Back to Basics - Clean Code Chapter Six

April 28, 2022

Chapter six covers objects and data structures. This chapter was awesome and presented a lot really useful information. Right off the bat we’re introduced to some example code that highlights the difference between exposing implementation and hiding it. The important take away from this initial set of examples is that classes shouldn’t just expose getters and setters and we call it a day - classes should hide that implementation behind interfaces that allow users to manipulate the data accordingly. That is the single most important point from this chapter.

Data/Object Anti-Symmetry

  • Objects hide their data behind abstractions and expose functions to operate on that data.
  • Data structures expose their data and have no meaningful functions.

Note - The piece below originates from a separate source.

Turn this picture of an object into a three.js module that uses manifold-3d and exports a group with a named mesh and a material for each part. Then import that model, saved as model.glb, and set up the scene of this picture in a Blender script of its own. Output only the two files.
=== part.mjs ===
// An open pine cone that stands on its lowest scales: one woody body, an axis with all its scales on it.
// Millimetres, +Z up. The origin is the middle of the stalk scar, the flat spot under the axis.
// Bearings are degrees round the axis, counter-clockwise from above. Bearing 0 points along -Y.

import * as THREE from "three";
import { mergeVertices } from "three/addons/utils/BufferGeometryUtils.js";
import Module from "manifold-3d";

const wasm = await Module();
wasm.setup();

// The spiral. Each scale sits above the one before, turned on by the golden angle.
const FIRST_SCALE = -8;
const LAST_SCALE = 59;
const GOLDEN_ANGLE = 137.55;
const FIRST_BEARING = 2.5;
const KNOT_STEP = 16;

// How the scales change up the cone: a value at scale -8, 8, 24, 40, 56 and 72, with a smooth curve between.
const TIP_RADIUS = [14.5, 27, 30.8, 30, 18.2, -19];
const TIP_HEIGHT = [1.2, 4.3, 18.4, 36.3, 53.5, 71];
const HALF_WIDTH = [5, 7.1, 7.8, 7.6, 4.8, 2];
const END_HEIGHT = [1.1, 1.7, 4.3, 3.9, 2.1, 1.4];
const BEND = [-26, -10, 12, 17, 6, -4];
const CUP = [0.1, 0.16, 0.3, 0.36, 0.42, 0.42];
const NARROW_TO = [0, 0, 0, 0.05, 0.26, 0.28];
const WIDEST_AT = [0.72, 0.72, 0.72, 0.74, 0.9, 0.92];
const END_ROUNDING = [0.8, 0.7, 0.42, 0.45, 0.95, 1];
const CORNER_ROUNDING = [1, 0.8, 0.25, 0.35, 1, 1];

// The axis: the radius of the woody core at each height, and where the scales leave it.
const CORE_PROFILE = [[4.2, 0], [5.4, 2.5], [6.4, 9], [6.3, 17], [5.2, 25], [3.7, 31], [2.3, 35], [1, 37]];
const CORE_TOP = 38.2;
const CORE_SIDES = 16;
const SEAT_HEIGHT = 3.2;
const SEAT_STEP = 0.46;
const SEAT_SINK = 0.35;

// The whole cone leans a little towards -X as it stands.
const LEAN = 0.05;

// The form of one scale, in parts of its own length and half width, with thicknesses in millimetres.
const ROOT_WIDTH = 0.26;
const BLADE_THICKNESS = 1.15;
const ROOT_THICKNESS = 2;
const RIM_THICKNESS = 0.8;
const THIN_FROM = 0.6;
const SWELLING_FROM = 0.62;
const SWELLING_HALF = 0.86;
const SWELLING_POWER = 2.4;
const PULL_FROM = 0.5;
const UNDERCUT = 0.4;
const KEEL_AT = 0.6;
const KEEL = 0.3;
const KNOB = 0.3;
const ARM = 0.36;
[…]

    • I can’t lie - this is not a distinction I thought about often but it makes total sense.
    • There is a major difference between an enum implementation (like in PHP where they aren’t native) and an object class.
    • Both are useful in their own right but tend to be misused.
  • Data structures make it easy to add new functions.

    • Classes that use the data structures can be updated freely and the data structures need not change.
  • Objects are different - they make it easy to add new classes without changing existing functions.

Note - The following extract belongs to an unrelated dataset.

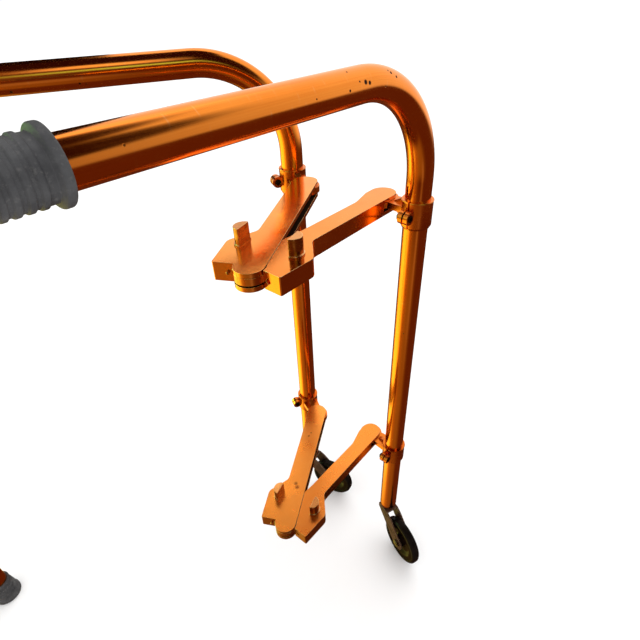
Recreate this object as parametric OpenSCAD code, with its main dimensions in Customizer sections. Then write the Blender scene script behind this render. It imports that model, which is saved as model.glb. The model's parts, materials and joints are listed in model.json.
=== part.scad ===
// Folding front wheeled walker: two bent-tube side frames joined by an upper and a lower
// folding linkage, with a swivel caster under each front leg and a rubber tip under each rear leg.
// The model stands on Z = 0, faces +Y and is drawn partly folded: the linkage is shut and
// the left side frame is swung out further than the right one.

/* [Side frames] */
// Outer diameter of the frame tube
tube_d = 25.4; // [22:0.1:28]
// Wall of the frame tube
tube_wall = 1.6; // [1.2:0.1:2.2]
// Height of the handle rail's axis above the floor
rail_z = 719; // [706:1:900]
// Centre-line radius of the two bends
bend_r = 95; // [70:1:110]
// Distance from the front leg's axis to the rear leg's axis
frame_depth = 530; // [480:1:600]

/* [Linkages] */
// Distance between the pivots of one linkage arm
arm_len = 187; // [175:1:210]
// Height of one linkage arm
arm_h = 17; // [16.5:0.5:18]
// Height of the upper linkage's top face
upper_arm_top = 602.5; // [526:0.5:606]
// Height of the lower linkage's top face
lower_arm_top = 233; // [196:0.5:306]
// Distance from a front leg's axis to the pivot on its clamps
pivot_reach = 41; // [41:0.5:46]

/* [Casters] */
// Height of the front tube's lower end above the floor
caster_h = 83; // [82:1:92]
// Diameter of the caster wheel
wheel_d = 76; // [72:1:78]
// Distance from the swivel axis to the wheel's axle
caster_trail = 43; // [40:1:46]

/* [Pose as drawn] */
// Angle between the two arms of each linkage when the linkage is shut
shut_angle = 28; // [28:1:36]
// Angle that the left clamp pivots have folded from straight
left_fold = 34; // [20:1:40]
// Angle that the right clamp pivots have folded from straight
right_fold = 92; // [80:1:92]
// Heading of the left caster's trail, clockwise from straight ahead
left_caster_heading = 64; // [0:1:359]
// Heading of the right caster's trail, clockwise from straight ahead
right_caster_heading = 96; // [0:1:359]

/* [Hidden] */

$fn = 64;
eps = 0.01;
tube_r = tube_d / 2;
tube_bore_r = tube_r - tube_wall;
over = 1; // how far a cutting shape runs past the surface that it cuts
running = 0.05;
free_running = 0.1;
slip = 0.05;
corner_step = 9; // degrees between the points of a rounded corner
end_steps = 30; // segments round an arm's or a fork's end
room_steps = 24; // segments round the room for a hinge

// Colours
copper = [0.80, 0.42, 0.10];
cast_copper = [0.86, 0.52, 0.24];
steel = [0.62, 0.60, 0.57];
dark_steel = [0.16, 0.12, 0.10];
black_rubber = [0.05, 0.05, 0.05];
grey_rubber = [0.35, 0.35, 0.36];
nylon = [0.12, 0.12, 0.12];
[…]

    • If classes are implementing an interface it’s easy to make may different polymorphic types.
    • However if you change the interface all the classes now have to change.
  • Sometimes you do just want simple data structures with procedures operating on them.

The Law of Demeter

  • An object should not expose its internal structure through accessors because that exposes structure
  • The law says that a method f of a class C should only call methods of:

    • C (it’s own class)
    • An object created by f (you new up something in f and now have access to it’s instance methods)
    • An object passes as an argument to f
    • An object held in an instance variable of C
  • This can be summed up as talk to friends, not to strangers

Train Wrecks

  • I’ve seen a lot of javascript that looks train wrecky
  • The idea is that instead of long run on chain calling we’re better off breaking up calls and assigning the results to variables.
  • This relates to Demeter in that the calling function knows how to navigate through a lot of different objects it knows too much
  • The example given (using function chain calling) would be better served as a data structure


  • This is what I was getting at when I said objects and data structures are useful but misused
  • Sometimes you encounter half object and half data structure implementations
  • They are the worst of both worlds and we should avoid

Hiding Structure

  • The first takeaway from this section is deceptively simple - if ctxt is an object [example code] we should be telling it to do something not asking it about it’s internals.
  • Looking further into the example code it’s revealed that the intent of the code in question to create a scratch directory - the ideal outcome here is then to add a method to ctxt to do exactly that.

Data Transfer Objects

  • DTOs are a class with public variables and no functions.
  • Very useful when communicating with databases or parsing messages from sockets.
  • They typically become the first in a series of translation stages that convert raw data into objects in application code.

Active Record

  • A special form of DTOs
  • Data structures with public variables (or getters/setters) but include navigational methods like save and find.

The conclusion really encapsulates the important takeaways:

  • Objects expose behavior and hide data.

    • This makes it easier to add new kinds of objects without changing behavior.
    • It makes it hard to add new behaviors to existing objects.
  • Data structures expose data but have no significant behavior.

    • This makes it easy to add new behaviors to existing structures.
    • It makes it hard to add new data structures to existing functions.